INFORMATION SUPPLIED:
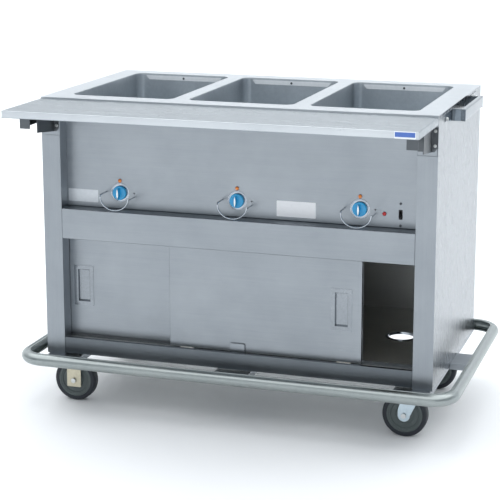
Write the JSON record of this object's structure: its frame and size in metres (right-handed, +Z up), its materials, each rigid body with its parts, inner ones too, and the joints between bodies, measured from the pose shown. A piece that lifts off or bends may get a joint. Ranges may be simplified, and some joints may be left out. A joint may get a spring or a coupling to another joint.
{
  "type": "steam table unit",
  "caption": "Mobile electric steam table: food wells in a steel deck over a cabinet with sliding doors, fold-edged work shelf, wrap-round bumper and casters.",
  "frame": {"origin": "on the floor under the middle of the whole footprint, wheels standing on z = 0", "axes": "+X to the right of a person facing the controls, +Y from the front to the back, +Z up"},
  "size_m": [1.279, 0.941, 0.914],
  "materials": {
    "brushed_stainless": "brushed stainless sheet",
    "liner_steel": "drawn steel, matt",
    "polished_steel": "bright polished steel",
    "dark_steel": "steel in shade, satin",
    "bolt_zinc": "zinc plated",
    "bumper_steel": "satin tube steel",
    "insulation": "glass fibre board",
    "element_sheath": "oxidised metal sheath",
    "zinc_yellow": "yellow zinc plate",
    "zinc_blue": "blue zinc plate",
    "lamp_amber": "clear moulded jewel",
    "black_plastic": "moulded plastic",
    "label_blank": "printed film without text",
    "knob_blue": "moulded plastic",
    "hub_grey": "moulded polymer",
    "tyre": "soft rubber",
    "nylon_white": "nylon"
  },
  "bodies": {
    "cabinet": {"deck": "brushed_stainless", "well_liner_1": "liner_steel", "well_liner_2": "liner_steel", "well_liner_3": "liner_steel", "well_trims": "polished_steel", "panel_screws": "bolt_zinc", "well_insulation": "insulation", "heating_elements": "element_sheath", "left_end_panel": "brushed_stainless", "right_end_panel": "brushed_stainless", "back_panel": "brushed_stainless", "front_posts": "brushed_stainless", "post_covers": "brushed_stainless", "control_panel": "brushed_stainless", "middle_rail": "brushed_stainless", "bottom_rail": "brushed_stainless", "cabinet_floor": "dark_steel", "hose_grommet": "polished_steel", "door_track": "dark_steel", "door_guide_tab": "brushed_stainless", "work_shelf": "brushed_stainless", "shelf_brackets": "dark_steel", "frame_bolts": "bolt_zinc", "push_bar": "brushed_stainless", "push_bar_arms": "dark_steel", "base_channels": "brushed_stainless", "bumper_rail": "bumper_steel", "rigid_caster_forks": "zinc_yellow", "rigid_caster_axles": "bolt_zinc", "swivel_caster_plates": "zinc_blue", "dial_plates": "polished_steel", "knob_guards": "polished_steel", "indicator_lamps": "lamp_amber", "control_switches": "black_plastic", "toggle_switch": "black_plastic", "terminal_block": "black_plastic", "cord_gland": "black_plastic", "blank_labels": "label_blank"},
    "front_swivel": {"front_swivel_fork": "zinc_blue", "front_swivel_axle": "bolt_zinc"},
    "rear_swivel": {"rear_swivel_fork": "zinc_blue", "rear_swivel_axle": "bolt_zinc"},
    "front_left_wheel": {"front_left_hub": "hub_grey", "front_left_tyre": "tyre"},
    "rear_left_wheel": {"rear_left_hub": "hub_grey", "rear_left_tyre": "tyre"},
    "front_right_wheel": {"front_right_hub": "hub_grey", "front_right_tyre": "tyre"},
    "rear_right_wheel": {"rear_right_hub": "hub_grey", "rear_right_tyre": "tyre"},
    "front_door": {"front_door": "brushed_stainless", "front_door_pull": "polished_steel", "front_door_glides": "nylon_white"},
    "rear_door": {"rear_door": "brushed_stainless", "rear_door_pull": "polished_steel", "rear_door_glides": "nylon_white"},
    "knob_left": {"knob_1": "knob_blue"},
    "knob_middle": {"knob_2": "knob_blue"},
    "knob_right": {"knob_3": "knob_blue"},
    "toggle": {"toggle_lever": "black_plastic"}
  },
  "joints": [
    {"name": "front_swivel_turn", "type": "hinge", "parent": "cabinet", "child": "front_swivel", "pos_m": [0.5115, -0.1275, 0.15], "axis": [0, 0, 1], "continuous": true},
    {"name": "front_right_wheel_spin", "type": "hinge", "parent": "front_swivel", "child": "front_right_wheel", "pos_m": [0.4705, -0.1275, 0.0635], "axis": [0, 1, 0], "continuous": true},
    {"name": "front_left_wheel_spin", "type": "hinge", "parent": "cabinet", "child": "front_left_wheel", "pos_m": [-0.5195, -0.1275, 0.0635], "axis": [0, 1, 0], "continuous": true},
    {"name": "rear_swivel_turn", "type": "hinge", "parent": "cabinet", "child": "rear_swivel", "pos_m": [0.5115, 0.2945, 0.15], "axis": [0, 0, 1], "continuous": true},
    {"name": "rear_right_wheel_spin", "type": "hinge", "parent": "rear_swivel", "child": "rear_right_wheel", "pos_m": [0.4705, 0.2945, 0.0635], "axis": [0, 1, 0], "continuous": true},
    {"name": "rear_left_wheel_spin", "type": "hinge", "parent": "cabinet", "child": "rear_left_wheel", "pos_m": [-0.5195, 0.2945, 0.0635], "axis": [0, 1, 0], "continuous": true},
    {"name": "front_door_slide", "type": "slide", "parent": "cabinet", "child": "front_door", "axis": [1, 0, 0], "range_m": [-0.311, 0.147]},
    {"name": "rear_door_slide", "type": "slide", "parent": "cabinet", "child": "rear_door", "axis": [1, 0, 0], "range_m": [0, 0.489]},
    {"name": "knob_left_turn", "type": "hinge", "parent": "cabinet", "child": "knob_left", "pos_m": [-0.347, -0.1945, 0.645], "axis": [0, 1, 0], "range_deg": [0, 300]},
    {"name": "knob_middle_turn", "type": "hinge", "parent": "cabinet", "child": "knob_middle", "pos_m": [0, -0.1945, 0.645], "axis": [0, 1, 0], "range_deg": [0, 300]},
    {"name": "knob_right_turn", "type": "hinge", "parent": "cabinet", "child": "knob_right", "pos_m": [0.347, -0.1945, 0.645], "axis": [0, 1, 0], "range_deg": [0, 300]},
    {"name": "toggle_flip", "type": "hinge", "parent": "cabinet", "child": "toggle", "pos_m": [0.458, -0.1775, 0.636], "axis": [-1, 0, 0], "range_deg": [0, 56]}
  ]
}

TASK TO CARRY OUT: Reproduce the material above exactly; please quote every line of it.

THE RESPONSE:
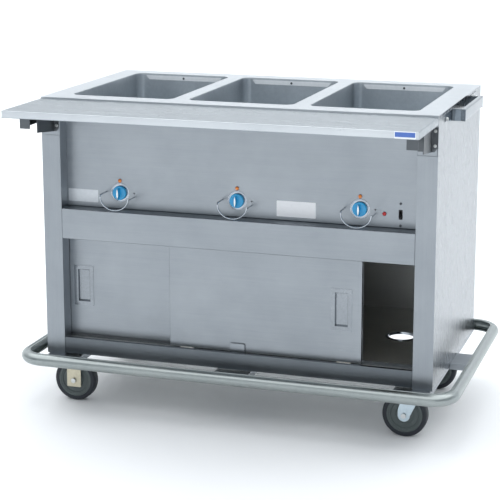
Write the JSON record of this object's structure: its frame and size in metres (right-handed, +Z up), its materials, each rigid body with its parts, inner ones too, and the joints between bodies, measured from the pose shown. A piece that lifts off or bends may get a joint. Ranges may be simplified, and some joints may be left out. A joint may get a spring or a coupling to another joint.
{
  "type": "steam table unit",
  "caption": "Mobile electric steam table: food wells in a steel deck over a cabinet with sliding doors, fold-edged work shelf, wrap-round bumper and casters.",
  "frame": {"origin": "on the floor under the middle of the whole footprint, wheels standing on z = 0", "axes": "+X to the right of a person facing the controls, +Y from the front to the back, +Z up"},
  "size_m": [1.279, 0.941, 0.914],
  "materials": {
    "brushed_stainless": "brushed stainless sheet",
    "liner_steel": "drawn steel, matt",
    "polished_steel": "bright polished steel",
    "dark_steel": "steel in shade, satin",
    "bolt_zinc": "zinc plated",
    "bumper_steel": "satin tube steel",
    "insulation": "glass fibre board",
    "element_sheath": "oxidised metal sheath",
    "zinc_yellow": "yellow zinc plate",
    "zinc_blue": "blue zinc plate",
    "lamp_amber": "clear moulded jewel",
    "black_plastic": "moulded plastic",
    "label_blank": "printed film without text",
    "knob_blue": "moulded plastic",
    "hub_grey": "moulded polymer",
    "tyre": "soft rubber",
    "nylon_white": "nylon"
  },
  "bodies": {
    "cabinet": {"deck": "brushed_stainless", "well_liner_1": "liner_steel", "well_liner_2": "liner_steel", "well_liner_3": "liner_steel", "well_trims": "polished_steel", "panel_screws": "bolt_zinc", "well_insulation": "insulation", "heating_elements": "element_sheath", "left_end_panel": "brushed_stainless", "right_end_panel": "brushed_stainless", "back_panel": "brushed_stainless", "front_posts": "brushed_stainless", "post_covers": "brushed_stainless", "control_panel": "brushed_stainless", "middle_rail": "brushed_stainless", "bottom_rail": "brushed_stainless", "cabinet_floor": "dark_steel", "hose_grommet": "polished_steel", "door_track": "dark_steel", "door_guide_tab": "brushed_stainless", "work_shelf": "brushed_stainless", "shelf_brackets": "dark_steel", "frame_bolts": "bolt_zinc", "push_bar": "brushed_stainless", "push_bar_arms": "dark_steel", "base_channels": "brushed_stainless", "bumper_rail": "bumper_steel", "rigid_caster_forks": "zinc_yellow", "rigid_caster_axles": "bolt_zinc", "swivel_caster_plates": "zinc_blue", "dial_plates": "polished_steel", "knob_guards": "polished_steel", "indicator_lamps": "lamp_amber", "control_switches": "black_plastic", "toggle_switch": "black_plastic", "terminal_block": "black_plastic", "cord_gland": "black_plastic", "blank_labels": "label_blank"},
    "front_swivel": {"front_swivel_fork": "zinc_blue", "front_swivel_axle": "bolt_zinc"},
    "rear_swivel": {"rear_swivel_fork": "zinc_blue", "rear_swivel_axle": "bolt_zinc"},
    "front_left_wheel": {"front_left_hub": "hub_grey", "front_left_tyre": "tyre"},
    "rear_left_wheel": {"rear_left_hub": "hub_grey", "rear_left_tyre": "tyre"},
    "front_right_wheel": {"front_right_hub": "hub_grey", "front_right_tyre": "tyre"},
    "rear_right_wheel": {"rear_right_hub": "hub_grey", "rear_right_tyre": "tyre"},
    "front_door": {"front_door": "brushed_stainless", "front_door_pull": "polished_steel", "front_door_glides": "nylon_white"},
    "rear_door": {"rear_door": "brushed_stainless", "rear_door_pull": "polished_steel", "rear_door_glides": "nylon_white"},
    "knob_left": {"knob_1": "knob_blue"},
    "knob_middle": {"knob_2": "knob_blue"},
    "knob_right": {"knob_3": "knob_blue"},
    "toggle": {"toggle_lever": "black_plastic"}
  },
  "joints": [
    {"name": "front_swivel_turn", "type": "hinge", "parent": "cabinet", "child": "front_swivel", "pos_m": [0.5115, -0.1275, 0.15], "axis": [0, 0, 1], "continuous": true},
    {"name": "front_right_wheel_spin", "type": "hinge", "parent": "front_swivel", "child": "front_right_wheel", "pos_m": [0.4705, -0.1275, 0.0635], "axis": [0, 1, 0], "continuous": true},
    {"name": "front_left_wheel_spin", "type": "hinge", "parent": "cabinet", "child": "front_left_wheel", "pos_m": [-0.5195, -0.1275, 0.0635], "axis": [0, 1, 0], "continuous": true},
    {"name": "rear_swivel_turn", "type": "hinge", "parent": "cabinet", "child": "rear_swivel", "pos_m": [0.5115, 0.2945, 0.15], "axis": [0, 0, 1], "continuous": true},
    {"name": "rear_right_wheel_spin", "type": "hinge", "parent": "rear_swivel", "child": "rear_right_wheel", "pos_m": [0.4705, 0.2945, 0.0635], "axis": [0, 1, 0], "continuous": true},
    {"name": "rear_left_wheel_spin", "type": "hinge", "parent": "cabinet", "child": "rear_left_wheel", "pos_m": [-0.5195, 0.2945, 0.0635], "axis": [0, 1, 0], "continuous": true},
    {"name": "front_door_slide", "type": "slide", "parent": "cabinet", "child": "front_door", "axis": [1, 0, 0], "range_m": [-0.311, 0.147]},
    {"name": "rear_door_slide", "type": "slide", "parent": "cabinet", "child": "rear_door", "axis": [1, 0, 0], "range_m": [0, 0.489]},
    {"name": "knob_left_turn", "type": "hinge", "parent": "cabinet", "child": "knob_left", "pos_m": [-0.347, -0.1945, 0.645], "axis": [0, 1, 0], "range_deg": [0, 300]},
    {"name": "knob_middle_turn", "type": "hinge", "parent": "cabinet", "child": "knob_middle", "pos_m": [0, -0.1945, 0.645], "axis": [0, 1, 0], "range_deg": [0, 300]},
    {"name": "knob_right_turn", "type": "hinge", "parent": "cabinet", "child": "knob_right", "pos_m": [0.347, -0.1945, 0.645], "axis": [0, 1, 0], "range_deg": [0, 300]},
    {"name": "toggle_flip", "type": "hinge", "parent": "cabinet", "child": "toggle", "pos_m": [0.458, -0.1775, 0.636], "axis": [-1, 0, 0], "range_deg": [0, 56]}
  ]
}